Jihadi bride Shamima Begum has been granted legal aid to fight the decision to remove her citizenship, the Mail can reveal today.
In a decision blasted as disgusting’ and ridiculous by MPs, lawyers have successfully asked for taxpayers cash on her behalf, arguing that Home Secretary Sajid Javid’s decision was unfair on the 19-year-old Islamic State acolyte.
It means taxpayers face a legal bill which could run into hundreds of thousands of pounds to fund the former London schoolgirl’s fight to come back to the UK. She is currently in a refugee camp in Syria.
Last night there was fury at the decision by the Legal Aid Agency (LAA), which emerged on the day it was alleged that Begum had stitched suicide bombers into explosive vests. It was also claimed she carried a Kalashnikov rifle and served in a senior role in the IS’s ‘morality police’ as an enforcer of its laws.
The British-born schoolgirl left her family in East London to join IS the age of 15 in February 2015. She lived in the Syrian city of Raqqa and married a Dutch jihadi named Yago Riedijk with whom she had three children, all of whom died as infants.
After being missing for four years, the teenager resurfaced at a refugee camp earlier this year saying she wanted to come home and pleading to be allowed back.
In a dramatic move, Mr Javid ordered that she be stripped of her citizenship ‘in order to protect this country’.
However, the Mail has now learnt that British taxpayers will help pay for her court battle to return, even though Begum has not applied for legal aid herself, nor formally instructed lawyers.
Although lawyers have not been able to speak to her in the refugee camp, the LAA has apparently accepted that her family can initiate an appeal and apply for funding on her behalf. In an extraordinary twist, two law firms applied for the cash on her behalf, with one claiming it had instructions through a third party, but the LAA agreed to grant the funding only to lawyers instructed by her family.
Begum will not be able to attend the case – which will be decided by the Special Immigration Appeals Commission (SIAC) – because she has been barred from returning to Britain.
Last night, there was outrage over the decision, particularly from those who had been denied legal aid in other high-profile cases. A relative of one of the four soldiers killed in the Hyde Park bombing said he was ‘disgusted’ by the move.
Mark Tipper, whose brother Trooper Simon Tipper, 19, was killed in the 1982 atrocity, was refused funding to pursue IRA terrorist John Downey in the civil courts, although the decision was later reversed following public outrage.
Mr Tipper said: It’s absolutely disgusting. You have got someone who has turned their back on their country and supports a terrorist group, then wants to come back and what does the Legal Aid Agency do? Gives her money to fund that fight.

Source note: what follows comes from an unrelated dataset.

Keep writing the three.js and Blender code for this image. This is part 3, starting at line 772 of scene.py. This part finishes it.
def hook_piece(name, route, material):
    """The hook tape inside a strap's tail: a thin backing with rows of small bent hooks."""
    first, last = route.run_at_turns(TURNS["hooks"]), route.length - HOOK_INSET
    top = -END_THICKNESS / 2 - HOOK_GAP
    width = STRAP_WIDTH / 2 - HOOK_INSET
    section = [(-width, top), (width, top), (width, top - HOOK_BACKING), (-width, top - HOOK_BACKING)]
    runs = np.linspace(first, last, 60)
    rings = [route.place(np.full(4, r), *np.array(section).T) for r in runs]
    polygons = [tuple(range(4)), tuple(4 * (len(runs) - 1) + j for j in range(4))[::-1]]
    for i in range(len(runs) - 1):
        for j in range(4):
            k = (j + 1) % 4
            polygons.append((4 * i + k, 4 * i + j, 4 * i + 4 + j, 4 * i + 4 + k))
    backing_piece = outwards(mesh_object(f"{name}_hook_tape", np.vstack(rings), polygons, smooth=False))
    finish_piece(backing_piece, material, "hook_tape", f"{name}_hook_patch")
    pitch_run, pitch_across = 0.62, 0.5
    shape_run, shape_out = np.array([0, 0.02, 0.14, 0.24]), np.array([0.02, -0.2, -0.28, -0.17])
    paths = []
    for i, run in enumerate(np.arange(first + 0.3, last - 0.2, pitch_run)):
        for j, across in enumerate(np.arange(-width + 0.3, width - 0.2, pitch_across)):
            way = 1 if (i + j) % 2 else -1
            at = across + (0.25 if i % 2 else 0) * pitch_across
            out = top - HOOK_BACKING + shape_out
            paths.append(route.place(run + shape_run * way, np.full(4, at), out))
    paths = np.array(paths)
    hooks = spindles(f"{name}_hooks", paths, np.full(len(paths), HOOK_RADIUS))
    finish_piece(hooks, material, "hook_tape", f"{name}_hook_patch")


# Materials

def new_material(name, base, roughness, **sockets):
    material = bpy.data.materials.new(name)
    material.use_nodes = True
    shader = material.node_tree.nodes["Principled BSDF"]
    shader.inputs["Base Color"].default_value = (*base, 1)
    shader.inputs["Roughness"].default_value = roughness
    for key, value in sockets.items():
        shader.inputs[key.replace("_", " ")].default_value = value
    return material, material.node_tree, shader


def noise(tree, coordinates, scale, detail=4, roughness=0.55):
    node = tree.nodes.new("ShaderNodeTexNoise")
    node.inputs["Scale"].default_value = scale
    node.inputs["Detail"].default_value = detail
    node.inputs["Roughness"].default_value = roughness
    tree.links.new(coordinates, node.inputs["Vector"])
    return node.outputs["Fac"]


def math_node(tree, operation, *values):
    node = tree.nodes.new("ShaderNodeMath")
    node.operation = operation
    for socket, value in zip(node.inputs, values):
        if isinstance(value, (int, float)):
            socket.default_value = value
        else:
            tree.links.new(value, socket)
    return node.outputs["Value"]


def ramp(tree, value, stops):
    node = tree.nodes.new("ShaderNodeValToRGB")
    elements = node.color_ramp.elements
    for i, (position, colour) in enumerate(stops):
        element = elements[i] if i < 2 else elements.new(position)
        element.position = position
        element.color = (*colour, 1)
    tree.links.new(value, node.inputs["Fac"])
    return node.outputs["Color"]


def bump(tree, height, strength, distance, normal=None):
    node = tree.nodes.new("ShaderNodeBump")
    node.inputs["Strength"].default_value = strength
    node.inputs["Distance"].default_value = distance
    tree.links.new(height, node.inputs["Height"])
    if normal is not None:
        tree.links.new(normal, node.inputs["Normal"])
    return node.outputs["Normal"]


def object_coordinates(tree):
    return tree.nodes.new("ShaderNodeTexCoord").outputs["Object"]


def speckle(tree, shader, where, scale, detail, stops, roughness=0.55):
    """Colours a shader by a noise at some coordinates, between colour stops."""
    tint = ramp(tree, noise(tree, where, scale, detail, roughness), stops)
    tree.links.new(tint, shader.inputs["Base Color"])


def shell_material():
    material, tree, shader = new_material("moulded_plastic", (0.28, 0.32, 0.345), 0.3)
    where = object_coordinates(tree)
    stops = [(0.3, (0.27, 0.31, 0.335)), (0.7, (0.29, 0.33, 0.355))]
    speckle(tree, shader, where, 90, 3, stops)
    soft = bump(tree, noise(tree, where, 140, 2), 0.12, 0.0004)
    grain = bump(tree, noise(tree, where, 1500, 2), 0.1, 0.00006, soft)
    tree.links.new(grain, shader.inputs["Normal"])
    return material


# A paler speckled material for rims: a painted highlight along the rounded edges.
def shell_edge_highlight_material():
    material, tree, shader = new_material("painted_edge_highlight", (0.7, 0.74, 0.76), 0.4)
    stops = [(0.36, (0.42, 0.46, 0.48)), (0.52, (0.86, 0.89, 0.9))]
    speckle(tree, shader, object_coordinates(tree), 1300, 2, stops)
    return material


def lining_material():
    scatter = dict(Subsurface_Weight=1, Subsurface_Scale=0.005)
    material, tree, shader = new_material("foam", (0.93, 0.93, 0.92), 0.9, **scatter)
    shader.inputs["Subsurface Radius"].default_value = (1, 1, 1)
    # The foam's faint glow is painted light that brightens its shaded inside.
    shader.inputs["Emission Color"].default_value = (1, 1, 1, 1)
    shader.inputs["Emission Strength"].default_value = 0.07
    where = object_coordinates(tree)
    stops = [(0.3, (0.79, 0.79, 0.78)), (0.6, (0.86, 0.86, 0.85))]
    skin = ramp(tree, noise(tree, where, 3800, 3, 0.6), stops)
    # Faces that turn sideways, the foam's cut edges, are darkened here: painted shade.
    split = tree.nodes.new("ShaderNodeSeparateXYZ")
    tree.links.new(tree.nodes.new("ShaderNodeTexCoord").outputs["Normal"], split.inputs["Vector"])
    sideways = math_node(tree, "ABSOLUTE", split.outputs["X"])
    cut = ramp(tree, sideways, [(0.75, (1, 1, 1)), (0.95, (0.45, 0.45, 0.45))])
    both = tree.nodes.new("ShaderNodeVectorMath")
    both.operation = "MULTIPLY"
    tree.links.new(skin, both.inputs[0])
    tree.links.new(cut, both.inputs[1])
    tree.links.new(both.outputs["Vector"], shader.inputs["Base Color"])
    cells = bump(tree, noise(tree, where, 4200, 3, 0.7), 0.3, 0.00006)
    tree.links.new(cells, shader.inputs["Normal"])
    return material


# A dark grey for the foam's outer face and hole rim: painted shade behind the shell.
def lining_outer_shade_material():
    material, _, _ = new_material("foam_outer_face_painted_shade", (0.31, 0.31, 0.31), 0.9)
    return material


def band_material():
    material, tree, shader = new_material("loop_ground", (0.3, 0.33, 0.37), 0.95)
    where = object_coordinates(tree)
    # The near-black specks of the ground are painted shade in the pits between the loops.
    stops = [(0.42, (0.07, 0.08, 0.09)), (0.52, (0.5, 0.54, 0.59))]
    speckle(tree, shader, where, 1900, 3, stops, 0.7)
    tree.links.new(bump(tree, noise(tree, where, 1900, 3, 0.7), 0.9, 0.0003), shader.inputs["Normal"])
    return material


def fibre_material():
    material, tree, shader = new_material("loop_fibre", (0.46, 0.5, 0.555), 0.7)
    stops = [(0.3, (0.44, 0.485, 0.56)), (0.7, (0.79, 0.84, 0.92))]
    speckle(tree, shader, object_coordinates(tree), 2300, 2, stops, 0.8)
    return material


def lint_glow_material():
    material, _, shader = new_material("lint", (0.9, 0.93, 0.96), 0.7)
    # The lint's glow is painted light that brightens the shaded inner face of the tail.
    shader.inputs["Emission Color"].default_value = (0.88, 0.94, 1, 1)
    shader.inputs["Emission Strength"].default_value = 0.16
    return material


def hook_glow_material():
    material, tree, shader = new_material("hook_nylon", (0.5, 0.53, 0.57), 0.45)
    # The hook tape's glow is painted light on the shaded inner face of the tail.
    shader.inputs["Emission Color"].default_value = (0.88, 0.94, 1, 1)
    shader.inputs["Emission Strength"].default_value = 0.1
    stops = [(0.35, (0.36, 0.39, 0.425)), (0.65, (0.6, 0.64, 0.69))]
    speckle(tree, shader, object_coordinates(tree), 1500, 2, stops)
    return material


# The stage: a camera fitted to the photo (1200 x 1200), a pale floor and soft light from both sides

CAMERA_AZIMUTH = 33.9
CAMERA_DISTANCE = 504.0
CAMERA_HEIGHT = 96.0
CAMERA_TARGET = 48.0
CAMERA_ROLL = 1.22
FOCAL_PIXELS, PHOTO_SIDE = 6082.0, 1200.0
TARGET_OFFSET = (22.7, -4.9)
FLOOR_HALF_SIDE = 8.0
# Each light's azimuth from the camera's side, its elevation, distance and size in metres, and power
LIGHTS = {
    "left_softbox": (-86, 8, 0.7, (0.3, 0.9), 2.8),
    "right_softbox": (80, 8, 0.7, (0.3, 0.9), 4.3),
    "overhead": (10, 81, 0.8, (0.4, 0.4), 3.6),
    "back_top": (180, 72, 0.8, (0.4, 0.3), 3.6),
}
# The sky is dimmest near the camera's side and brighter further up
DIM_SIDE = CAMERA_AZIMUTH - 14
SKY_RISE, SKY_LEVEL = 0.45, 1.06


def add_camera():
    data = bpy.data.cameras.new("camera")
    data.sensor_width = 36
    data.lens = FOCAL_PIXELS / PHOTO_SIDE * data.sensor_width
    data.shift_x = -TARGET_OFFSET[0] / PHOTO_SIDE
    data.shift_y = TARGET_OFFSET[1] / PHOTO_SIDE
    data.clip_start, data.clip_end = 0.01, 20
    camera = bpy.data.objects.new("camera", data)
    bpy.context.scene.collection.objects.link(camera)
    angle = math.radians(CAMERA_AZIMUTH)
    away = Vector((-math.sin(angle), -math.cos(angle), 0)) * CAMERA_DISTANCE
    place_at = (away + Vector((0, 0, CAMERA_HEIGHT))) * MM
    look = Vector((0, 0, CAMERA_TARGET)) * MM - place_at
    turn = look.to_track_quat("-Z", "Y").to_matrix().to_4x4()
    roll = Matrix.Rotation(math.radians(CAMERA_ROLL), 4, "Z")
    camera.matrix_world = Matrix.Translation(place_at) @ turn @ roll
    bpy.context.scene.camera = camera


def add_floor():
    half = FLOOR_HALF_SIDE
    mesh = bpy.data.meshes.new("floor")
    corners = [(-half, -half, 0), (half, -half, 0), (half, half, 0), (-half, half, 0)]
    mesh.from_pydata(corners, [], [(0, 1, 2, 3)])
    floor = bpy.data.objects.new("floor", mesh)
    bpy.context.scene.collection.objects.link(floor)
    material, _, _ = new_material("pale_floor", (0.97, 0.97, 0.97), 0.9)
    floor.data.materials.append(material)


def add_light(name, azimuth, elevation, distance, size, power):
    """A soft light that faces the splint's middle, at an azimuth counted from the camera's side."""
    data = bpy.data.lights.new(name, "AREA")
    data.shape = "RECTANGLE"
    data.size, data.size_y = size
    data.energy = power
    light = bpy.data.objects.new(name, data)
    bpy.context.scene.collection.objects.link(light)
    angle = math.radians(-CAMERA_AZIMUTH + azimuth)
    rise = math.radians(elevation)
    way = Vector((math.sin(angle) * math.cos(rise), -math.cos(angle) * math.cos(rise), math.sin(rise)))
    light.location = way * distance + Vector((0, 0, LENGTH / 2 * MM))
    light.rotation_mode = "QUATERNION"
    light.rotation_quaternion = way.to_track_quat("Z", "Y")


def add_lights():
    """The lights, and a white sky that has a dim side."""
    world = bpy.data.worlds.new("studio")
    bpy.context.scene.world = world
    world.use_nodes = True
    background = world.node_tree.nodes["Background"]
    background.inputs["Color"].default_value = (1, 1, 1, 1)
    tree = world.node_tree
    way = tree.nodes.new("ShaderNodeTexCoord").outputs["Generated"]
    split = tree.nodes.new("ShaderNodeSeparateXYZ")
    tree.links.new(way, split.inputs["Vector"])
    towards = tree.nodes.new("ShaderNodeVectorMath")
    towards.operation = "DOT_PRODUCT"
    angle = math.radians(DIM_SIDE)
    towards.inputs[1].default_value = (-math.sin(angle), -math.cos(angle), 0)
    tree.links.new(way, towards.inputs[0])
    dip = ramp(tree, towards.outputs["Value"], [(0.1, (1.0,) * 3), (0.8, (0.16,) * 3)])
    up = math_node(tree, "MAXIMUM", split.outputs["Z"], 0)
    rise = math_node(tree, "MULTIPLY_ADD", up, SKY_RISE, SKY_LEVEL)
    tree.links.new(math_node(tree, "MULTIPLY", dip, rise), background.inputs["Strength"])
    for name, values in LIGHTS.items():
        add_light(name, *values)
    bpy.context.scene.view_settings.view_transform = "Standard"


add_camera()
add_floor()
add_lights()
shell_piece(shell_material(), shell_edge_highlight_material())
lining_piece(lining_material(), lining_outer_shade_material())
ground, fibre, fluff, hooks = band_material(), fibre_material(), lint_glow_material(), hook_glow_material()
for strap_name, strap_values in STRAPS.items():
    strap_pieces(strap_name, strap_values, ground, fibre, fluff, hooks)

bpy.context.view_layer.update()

It’s extraordinary, it’s totally wrong and it just shows how bad the legal aid system is.
Tasnime Akunjee, a lawyer who has represented Begum’s family since 2015, confirmed that legal aid had been granted after an application was made on March 19. Mr Akunjee launched the appeal against Mr Javid’s decision but he was unable to take formal instruction from Begum after authorities at the al-Roj refugee camp would not let him see her.
He passed the case to renowned human rights solicitor Gareth Peirce, who has represented British clients held outside of the UK such as former Guantanamo Bay detainee Moazzam Begg.
Ordinarily, anyone seeking legal aid has to apply in writing or online, filling out a form supplying evidence of eligibility such as bank statements or pay slips to satisfy the means test. But Mr Akunjee said Miss Peirce had satisfied the authorities that the normal documentation could not be provided.
He added: ‘I represent the family who initially brought the case on behalf of Shamima Begum, but the family are not entitled to legal aid – the legal aid is for Shamima Begum alone.’
Even though Begum is no longer a British citizen, legal aid rules state that funding should be available if the case is held in a British court and you have no means to pay.
How she has been allowed to sponge off taxpayers’ money to get back into a country that she hates is absolutely ridiculous.
Tory MP Tim Loughton, former chairman of the home affairs select committee, said: ‘This shows that the Home Secretary was right to strip her of British citizenship.
Playing the victim card when she has clearly been an active and willing participant in the most barbaric terrorist organisation in the world has now been exposed for the lie it was and the UK should have nothing to do with her.
The Home Office said: ‘We do not comment on individual cases, but any decisions to deprive individuals of their citizenship are based on all available evidence and not taken lightly.’
A Legal Aid Agency spokesman said last night: We are unable to comment on individual cases. Anybody applying for legal aid in a Special Immigration Appeal Commission case is subject to strict eligibility tests.
Miss Begum’s father Ahmed Ali said: If she has done anything wrong, she should be brought to England and punished.